HE PERDIDO la cuenta de las veces que ha venido alguien a informarme sobre la situación del mercado inmobiliario en mi zona. Me lo han vendido desde el que parece el único análisis para todo o, al menos, el más convincente: la pasta. Se supone que podría alquilar mi piso por más del doble de lo que pago de hipoteca. Eso si lo hiciera por la forma tradicional de inquilino a largo plazo. Si apuesto por el modo de vida Airbnb, me sacaría lo de un mes en una semana, así que me multiplican en mi cara los beneficios y me afean mi miopía y resistencia por no atender el cuento de la lechera.
Nadie hasta el momento se ha planteado que, más allá de los beneficios económicos, solo poseo -en realidad, se la debo al banco- la casa donde vivo y que, por sacar tajada de un barrio de moda, tendría que volver al hogar familiar sin más motivo que la pura avaricia. Definitivamente, hemos perdido la cabeza. Aguantas los envites del euríbor en máximos, sufres los recortes de sueldo, conservas el empleo y ahora se supone que deberías hacer de forma voluntaria algo por lo que, quien más quien menos, ha luchado durante la crisis: no perder su casa. Y no me refiero a dejar de ser el propietario sino a salir de ella como hogar, solo por permitirme cosas materiales que no preciso. Vivir mejor puede ser una trampa si uno considera que ya vive bien. Con todo lo subjetivo del concepto.
Pienso en tratar con desconocidos cada semana, en atender sus peticiones, en el tiempo de gestiones y creo que no me compensa. No de momento y en estas circunstancias. Y lo escribo mientras espero al siguiente que me espete: «Tú eres tonto». Tonto más bien por no conseguir desentrañar en qué punto se encuentra la legislación sobre el alquiler vacacional, por no saber si a Frankenstein lo han remendado convenientemente y si alguien va a frenar esa saturación turísticainnegable que cada culpable carga contra el contrario.
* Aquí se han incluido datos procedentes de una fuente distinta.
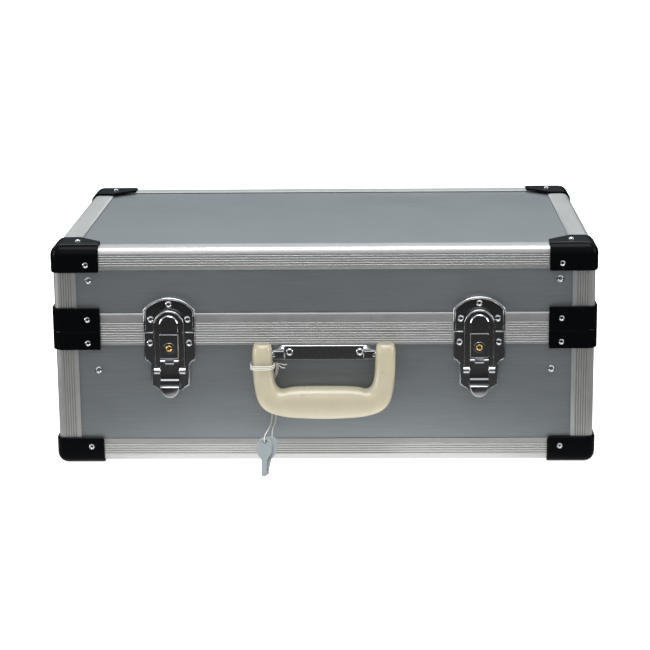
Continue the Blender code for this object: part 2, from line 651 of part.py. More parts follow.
def string_tube(points, closed=False):
    """Round string along (x, forward, height) points."""
    curve = bpy.data.curves.new("string", "CURVE")
    curve.dimensions = "3D"
    curve.bevel_depth = STRING_RADIUS
    curve.bevel_resolution = 2
    curve.use_fill_caps = not closed
    spline = curve.splines.new("POLY")
    route = smooth_route(points, closed)
    spline.points.add(len(route) - 1)
    for point, (x, forward, height) in zip(spline.points, route):
        point.co = (x, -HALF_Y - forward, height, 1)
    spline.use_cyclic_u = closed
    return evaluated_mesh(scratch_object("string", curve))


def key_place(turn, sideways, forward):
    """Matrix that stands a flat key (x across, y up its length) on its tip, leaning back."""
    tip_x, tip_forward, tip_height = KEY_TIP
    place = Matrix.Translation((tip_x + sideways, -HALF_Y - tip_forward - forward, tip_height))
    upright = Matrix.Rotation(-KEY_LEAN, 4, "X") @ Matrix.Rotation(math.pi / 2, 4, "X")
    return place @ upright @ Matrix.Rotation(turn, 4, "Z")


def key(turn, sideways, forward):
    """Flat key: round-shouldered head with a string hole, and a notched blade."""
    blade = [(-0.0026, 0.0000), (0.0014, 0.0000), (0.0028, 0.0016), (0.0022, 0.0032), (0.0028, 0.0050),
             (0.0020, 0.0066), (0.0028, 0.0084), (0.0024, 0.0100), (0.0028, 0.0120), (0.0028, 0.0150)]
    head = [(0.0042, 0.0172), (0.0068, 0.0215), (0.0068, 0.0300), (0.0046, 0.0345), (0.0018, 0.0360)]
    left = [(-0.0018, 0.0360), (-0.0046, 0.0345), (-0.0068, 0.0300), (-0.0068, 0.0215), (-0.0042, 0.0172),
            (-0.0026, 0.0150)]
    hole = [(u * 1.5, v) for u, v in arc(0.0, KEY_HOLE_UP, 0.0017, 0, 330, 11)]
    return extruded([blade + head + left, hole], -0.00085, 0.00085, key_place(turn, sideways, forward))


# ---- assembly -----------------------------------------------------------------------------------
def corner_turns():
    """Names, signs and turns of the four vertical corners."""
    return [("rear_right", 1, 1, 0), ("rear_left", -1, 1, 1),
            ("front_left", -1, -1, 2), ("front_right", 1, -1, 3)]


def add_corners(prefix, mesh, parent, material, height, upside_down=False):
    for corner, side_x, side_y, quarter in corner_turns():
        turn = quarter * math.pi / 2
        rotation = (math.pi, 0, math.pi / 2 + turn) if upside_down else (0, 0, turn)
        location = (side_x * HALF_X, side_y * HALF_Y, height)
        add_part(f"{prefix}_{corner}", mesh, material, parent, location, rotation)


def add_walls(half_name, parent, bottom, top):
    """Front, back, left and right panels between two heights."""
    outer_x = HALF_X - PANEL_INSET
    outer_y = HALF_Y - PANEL_INSET
    long_half = HALF_X - EDGE_RADIUS
    for name, side in (("front", -1), ("back", 1)):
        near, far = sorted((side * outer_y, side * (outer_y - PANEL)))
        wall = box((-long_half, near, bottom), (long_half, far, top))
        add_part(f"{half_name}_{name}_panel", wall, "panel", parent)
    short_half = outer_y - PANEL - GAP
    for name, side in (("left", -1), ("right", 1)):
        near, far = sorted((side * outer_x, side * (outer_x - PANEL)))
        wall = box((near, -short_half, bottom), (far, short_half, top))
        add_part(f"{half_name}_{name}_panel", wall, "panel", parent)


def tray(bottom, top, floor_low, floor_high):
    """Open lining: an outer block with its inside cut away, open at bottom or top."""
    outer_x = HALF_X - LINING_INSET
    outer_y = HALF_Y - LINING_INSET
    inner_x = outer_x - LINING
    inner_y = outer_y - LINING
    hollow = box((-inner_x, -inner_y, floor_low), (inner_x, inner_y, floor_high))
    return combined(box((-outer_x, -outer_y, bottom), (outer_x, outer_y, top)), [("DIFFERENCE", hollow)])


def build_case():
    base = joint_empty("base_frame", 0, 0, 0)
    lid = joint_empty("lid_hinge_axis", 0, HALF_Y + HINGE_AXIS_BACK, PARTING)

    # (height sign, how far cut back, height of the sharp edge) for the rails' corner under a cap
    lid_trims = ((0, TRIM_EDGE, 0.0), (1, TRIM_TIP, RAIL_TOP))
    base_trims = ((0, TRIM_EDGE, 0.0), (-1, TRIM_TIP, RAIL_BOTTOM))
    band_trims = ((0, TRIM_EDGE, 0.0),)
    add_part("lid_edge_frame", mitred_frame(shifted(edge_section(), RAIL_TOP), lid_trims), "rail", lid)
    add_part("base_edge_frame", mitred_frame(upturned(edge_section(), RAIL_BOTTOM), base_trims), "rail", base)
    add_part("lid_closing_frame", mitred_frame(lid_closing_section(), band_trims), "rail", lid)
    add_part("base_closing_frame", mitred_frame(base_closing_section(), band_trims), "rail", base)

    lid_low = PARTING + GAP / 2 + LID_BAND + GAP
    lid_post = extruded([post_section()], 0.0, RAIL_TOP - FLANGE - GAP - lid_low, PLAN)
    add_corners("lid_post", lid_post, lid, "rail", lid_low)
    base_low = RAIL_BOTTOM + FLANGE + GAP
    base_post = extruded([post_section()], 0.0, PARTING - GAP / 2 - BASE_BAND - GAP - base_low, PLAN)
    add_corners("base_post", base_post, base, "rail", base_low)

    cap = three_way_cap()
    add_corners("lid_top_corner", cap, lid, "black_plastic", RAIL_TOP)
    add_corners("base_bottom_corner", cap, base, "black_plastic", RAIL_BOTTOM, upside_down=True)
    add_corners("lid_closing_corner", two_way_cap(LID_CAP_HEIGHT), lid, "black_plastic", PARTING + GAP)
    add_corners("base_closing_corner", two_way_cap(BASE_CAP_HEIGHT), base, "black_plastic",
                PARTING - GAP - BASE_CAP_HEIGHT)

    panel_top = RAIL_TOP - PANEL_INSET
    panel_low = RAIL_BOTTOM + PANEL_INSET
    plan_x = HALF_X - EDGE_RADIUS
    plan_y = HALF_Y - EDGE_RADIUS
    top_sheet = box((-plan_x, -plan_y, panel_top - PANEL), (plan_x, plan_y, panel_top))
    bottom_sheet = box((-plan_x, -plan_y, panel_low), (plan_x, plan_y, panel_low + PANEL))
    add_part("lid_top_panel", top_sheet, "panel", lid)
    add_part("base_bottom_panel", bottom_sheet, "panel", base)
    web_top = PARTING + GAP / 2 + GAP + SHEET
    add_walls("lid", lid, web_top + GAP, panel_top - PANEL - GAP)
    web_under = PARTING - GAP / 2 - SHEET
    add_walls("base", base, panel_low + PANEL + GAP, web_under - GAP)

    lid_lining_low = PARTING + TONGUE + 0.0010
    lid_lining_top = panel_top - PANEL - GAP
    lid_tray = tray(lid_lining_low, lid_lining_top, lid_lining_low - 0.01, lid_lining_top - LINING)
    add_part("lid_lining", lid_tray, "lining", lid)
    base_lining_low = panel_low + PANEL + GAP
    base_tray = tray(base_lining_low, PARTING - 0.0005, base_lining_low + LINING, PARTING + 0.01)
    add_part("base_lining", base_tray, "lining", base)
    add_hinges(base, lid)
    add_latches(base, lid)
    add_handle(base)


def add_hinges(base, lid):
    spans = [(-0.0240, -0.0146), (-0.0143, -0.0049), (-0.0046, 0.0046), (0.0049, 0.0143), (0.0146, 0.0240)]
    base_leaf = hinge_leaf(-1, spans[0::2], with_pin=True)
    lid_leaf = hinge_leaf(1, spans[1::2], with_pin=False)
    for name, side in (("left", -1), ("right", 1)):
        add_part(f"hinge_{name}_base_leaf", base_leaf, "hinge_steel", base, (side * HINGE_X, 0, 0))
        add_part(f"hinge_{name}_lid_leaf", lid_leaf, "hinge_steel", lid, (side * HINGE_X, 0, 0))


def add_latches(base, lid):
    pieces = {"strike_plate": strike_plate(), "base_plate": base_plate(), "lever": latch_lever(),
              "hasp": latch_hasp(), "lock_cylinder": lock_cylinder()}
    for name, side in (("left", -1), ("right", 1)):
        x = side * LATCH_X
        lever_axis = joint_empty(f"latch_{name}_lever_axis", x, -HALF_Y - LEVER_AXIS[0], LEVER_AXIS[1])
        hasp_axis = joint_empty(f"latch_{name}_hasp_axis", x, -HALF_Y - HASP_AXIS[0], HASP_AXIS[1])
        lock_axis = joint_empty(f"latch_{name}_lock_axis", x, -HALF_Y, LOCK_HEIGHT)
        add_part(f"latch_{name}_strike_plate", pieces["strike_plate"], "chrome", lid, (x, 0, 0))
        add_part(f"latch_{name}_base_plate", pieces["base_plate"], "chrome", base, (x, 0, 0))
        add_part(f"latch_{name}_lever", pieces["lever"], "chrome", lever_axis, (x, 0, 0))
        add_part(f"latch_{name}_hasp", pieces["hasp"], "chrome", hasp_axis, (x, 0, 0))
        add_part(f"latch_{name}_lock_cylinder", pieces["lock_cylinder"], "brass", lock_axis, (x, 0, 0))


def add_handle(base):
    forward, height = HANDLE_AXIS
    pivot = joint_empty("handle_axis", 0, -HALF_Y - forward, height)
    hang = joint_empty("key_string_axis", KNOT[0], -HALF_Y - KNOT[1], KNOT[2])
    add_part("handle_bracket", handle_bracket(), "chrome", base)
    add_part("handle_grip", handle_grip(), "cream_plastic", pivot)
    middle_x, middle_forward, middle_height = LOOP_MIDDLE
    loop = []
    for step in range(LOOP_POINTS):
        angle = 2 * math.pi * step / LOOP_POINTS
        # a rounded rectangle round the leg
        across = math.copysign(abs(math.cos(angle)) ** 0.5, math.cos(angle))
        along = math.copysign(abs(math.sin(angle)) ** 0.5, math.sin(angle))
        loop.append((-middle_x + LOOP_REACH[0] * across, forward + middle_forward + LOOP_REACH[1] * along,
                     height + middle_height))
    add_part("key_string_loop", string_tube(loop, closed=True), "string", pivot)
    add_part("key_string", string_tube(STRING_ROUTE), "string", hang)
    add_part("key_front", key(0.0, 0.0, 0.0), "key_steel", hang)
    add_part("key_back", key(BACK_KEY_TURN, *BACK_KEY_SHIFT), "key_steel", hang)


clear_scene()
parts = new_collection("art_supply_box")
cutters = new_collection("cutters")
materials = {name: new_material(name) for name in COLOURS}
build_case()
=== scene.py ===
import json
import math

import bmesh
import bpy
from mathutils import Matrix, Vector


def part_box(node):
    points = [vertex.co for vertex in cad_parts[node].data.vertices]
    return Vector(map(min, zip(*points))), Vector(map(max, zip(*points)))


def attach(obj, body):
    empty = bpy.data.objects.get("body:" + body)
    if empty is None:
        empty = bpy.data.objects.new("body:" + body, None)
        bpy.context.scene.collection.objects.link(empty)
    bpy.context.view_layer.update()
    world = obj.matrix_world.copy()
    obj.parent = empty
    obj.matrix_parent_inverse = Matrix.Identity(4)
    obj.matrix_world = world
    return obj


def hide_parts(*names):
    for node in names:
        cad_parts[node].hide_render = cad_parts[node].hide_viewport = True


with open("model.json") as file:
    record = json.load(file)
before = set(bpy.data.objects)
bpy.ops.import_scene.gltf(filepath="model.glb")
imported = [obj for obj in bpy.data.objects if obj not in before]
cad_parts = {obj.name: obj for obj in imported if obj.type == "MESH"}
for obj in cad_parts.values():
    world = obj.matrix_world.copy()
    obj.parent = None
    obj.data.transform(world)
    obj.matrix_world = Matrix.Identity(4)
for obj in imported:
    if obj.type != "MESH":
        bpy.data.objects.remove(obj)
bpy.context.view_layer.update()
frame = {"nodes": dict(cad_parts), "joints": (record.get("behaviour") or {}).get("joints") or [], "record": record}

record = frame["record"]
cad = frame["nodes"]
joints = {joint["name"]: joint for joint in frame["joints"]}
slot_of = {part["node"]: part["material_slot"] for part in record["subparts"]}

rails_low, rails_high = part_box("base_edge_frame")
FACE_Y = rails_low.y                     # front of the edge rails
BACK_Y = rails_high.y
SIDE_X = rails_high.x
MIDDLE_Y = (FACE_Y + BACK_Y) / 2
LID_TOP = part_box("lid_edge_frame")[1].z
PANEL_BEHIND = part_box("lid_front_panel")[0].y - FACE_Y
CAP_STAND = FACE_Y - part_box("lid_top_corner_front_left")[0].y   # plastic corner proud of the rails
LATCH_X = joints["latch_right_lever_swing"]["pos_m"][0]
HOUSING_FORWARD = 0.0075                 # face of the lock housing
LOCK_HEIGHT = joints["latch_right_lock_turn"]["pos_m"][2]
PIVOT = joints["handle_swing"]["pos_m"]
PIVOT_FORWARD = FACE_Y - PIVOT[1]
PIVOT_HEIGHT = PIVOT[2]


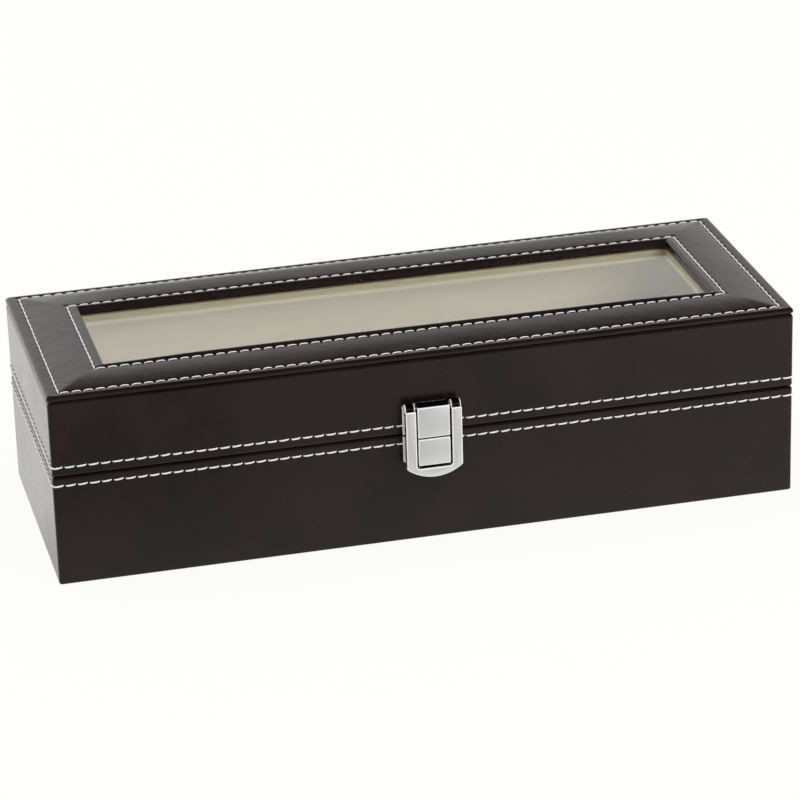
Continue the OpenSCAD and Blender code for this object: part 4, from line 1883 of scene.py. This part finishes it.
@dataclass
class Studio:
    """A pale floor, soft light and the camera (metres and degrees)."""

    azimuth: float = -13.11
    elevation: float = 23.14
    roll: float = -1.78
    distance: float = 1.508
    look_at: Colour = (0.0, 0.0, 0.040)
    shift_x: float = -0.0010
    shift_y: float = 0.0030
    lens: float = 167.04
    white: Colour = (1.0, 1.0, 0.975)
    bright_until: float = 0.40
    dark_from: float = 0.565
    horizon: float = 1.2
    overhead: float = 0.10
    front_sky: float = 0.25
    front_band: Flat = (-0.35, 0.15)
    left_sky: float = 1.45
    left_band: Flat = (0.04, 0.17)
    ambient: float = 0.62
    floor_left: float = 0.32
    floor_right: float = 1.05
    floor_across: Flat = (-0.15, 0.35)
    floor_behind: float = 1.32
    floor_depth: Flat = (-0.14, 0.02)
    floor_tone: Colour = (0.86, 0.86, 0.85)
    shown_glow: float = 0.93
    mirrored_glow: float = 0.85

    def camera(self) -> None:
        """Stand the camera."""
        a = math.radians(self.azimuth)
        e = math.radians(self.elevation)
        r = math.radians(self.roll)
        back = Vector((math.sin(a) * math.cos(e), -math.cos(a) * math.cos(e), math.sin(e)))
        flat_x = Vector((0, 0, 1)).cross(back).normalized()
        flat_y = back.cross(flat_x)
        x = flat_x * math.cos(r) + flat_y * math.sin(r)
        y = flat_y * math.cos(r) - flat_x * math.sin(r)
        place = Vector(self.look_at) + back * self.distance - x * self.shift_x - y * self.shift_y
        lens = bpy.data.cameras.new("studio_camera")
        lens.lens = self.lens
        lens.sensor_width = 36.0
        lens.sensor_fit = "HORIZONTAL"
        lens.clip_start = 0.05
        lens.clip_end = 20.0
        camera = bpy.data.objects.new("studio_camera", lens)
        camera.matrix_world = Matrix((
            (x.x, y.x, back.x, place.x),
            (x.y, y.y, back.y, place.y),
            (x.z, y.z, back.z, place.z),
            (0, 0, 0, 1),
        ))
        bpy.context.scene.collection.objects.link(camera)
        bpy.context.scene.camera = camera

    def world(self) -> None:
        """Light from all round: white near the horizon for reflections, darker overhead and in front."""
        world = bpy.data.worlds.new("studio_world")
        world.use_nodes = True
        world.cycles.sampling_method = "NONE"
        bpy.context.scene.world = world
        bench = NodeBench(world.node_tree, "ShaderNodeOutputWorld")
        way = bench.wire("ShaderNodeTexCoord", "Generated", {})
        rise = bench.axis(way, "Z")
        low_sky = bench.spread(rise, (0.0, self.bright_until), (self.horizon, 1.0))
        high_sky = bench.spread(rise, (self.bright_until, self.dark_from), (1.0, self.overhead))
        front_sky = bench.spread(bench.axis(way, "Y"), self.front_band, (self.front_sky, 1.0))
        left_sky = bench.spread(bench.axis(way, "X"), self.left_band, (self.left_sky, 1.0))
        sky = bench.times(bench.times(bench.times(low_sky, high_sky), front_sky), left_sky)
        seen = bench.choose(bench.ray("Glossy"), self.ambient, sky)
        shown = bench.choose(bench.ray("Camera"), seen, 1.0)
        sources = {"Color": (*self.white, 1.0), "Strength": shown}
        light = bench.wire("ShaderNodeBackground", "Background", sources)
        bench.feed(bench.output, {"Surface": light})

    def floor_sheen(self, bench: NodeBench) -> Socket:
        """How bright the floor shows in polished faces: dim in front on the left, bright behind.

        Args:
            bench: The floor material's nodes.

        Returns:
            The strength.
        """
        ends = (self.floor_left, self.floor_right)
        across = bench.spread(bench.axis(bench.place, "X"), self.floor_across, ends)
        behind = bench.spread(bench.axis(bench.place, "Y"), self.floor_depth, (0.0, 1.0))
        return bench.choose(behind, across, self.floor_behind)

    def floor(self) -> None:
        """Lay a pale floor that shows white and keeps the box's shadow."""
        shape = bmesh.new()
        bmesh.ops.create_grid(shape, x_segments=8, y_segments=8, size=6.0)
        floor = stand("studio_floor", shape)
        material = bpy.data.materials.new("pale_floor")
        material.use_nodes = True
        material.cycles.emission_sampling = "NONE"
        bench = NodeBench(material.node_tree)
        lit = bench.wire("ShaderNodeBsdfDiffuse", "BSDF", {"Color": (*self.floor_tone, 1.0)})
        strength = bench.choose(bench.ray("Glossy"), 1.0, self.floor_sheen(bench))
        sources = {"Color": (*self.white, 1.0), "Strength": strength}
        glow = bench.wire("ShaderNodeEmission", "Emission", sources)
        seen = bench.maths("MAXIMUM", bench.ray("Camera"), bench.ray("Transmission"))
        mirrored = bench.times(bench.ray("Glossy"), self.mirrored_glow)
        bench.show(bench.maths("MAXIMUM", bench.times(seen, self.shown_glow), mirrored), lit, glow)
        floor.data.materials.append(material)

    def lamp(self, name: str, place: Colour, size: float, watts: float) -> None:
        """Hang one soft square lamp that looks at the box.

        Args:
            name: Its name.
            place: Where it hangs.
            size: The length of its side.
            watts: Its power.
        """
        light = bpy.data.lights.new(name, "AREA")
        light.shape = "SQUARE"
        light.size = size
        light.energy = watts
        lamp = bpy.data.objects.new(name, light)
        lamp.location = place
        lamp.rotation_euler = (Vector(self.look_at) - Vector(place)).to_track_quat("-Z", "Y").to_euler()
        lamp.visible_glossy = False
        bpy.context.scene.collection.objects.link(lamp)

    def build(self) -> None:
        """Set the whole studio up."""
        self.camera()
        self.world()
        self.floor()
        self.lamp("key_lamp", (1.1, -1.5, 1.5), 1.2, 22.0)
        self.lamp("top_lamp", (-0.5, 0.5, 1.8), 1.4, 14.0)
        bpy.context.scene.view_settings.view_transform = "Standard"


def main() -> None:
    """Build the watch box in its studio, sub-assembly by sub-assembly."""
    logging.basicConfig(level=logging.INFO, format="%(message)s")
    Studio().build()
    Case().build()
    Lining().build()
    Cushions().build()
    Latch().build()
    Hinges().build()


if __name__ == "__main__":
    main()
Desayunamos con titulares de récords de llegada de turistas, de lleno en los establecimientos regulados, de gasto y otras hipérboles. Jaleamos las cifras como si los números nos convirtieran en vencedores de algo, como si temiéramos perder el orgullo idiota de que todo el mundo quiera disfrutar del sitio donde vivimos.
Son muchos los intereses y nadie está libre de ellos para hablar y para callar. No interesa explicar este asunto en profundidad. Mientras el dinero circule y todos ganen lo que creen merecer, nadie atajará el problema, aunque al final no tengamos nada más que un montón de billetes y un hogar geográfico destruido por el síndrome del nuevo rico.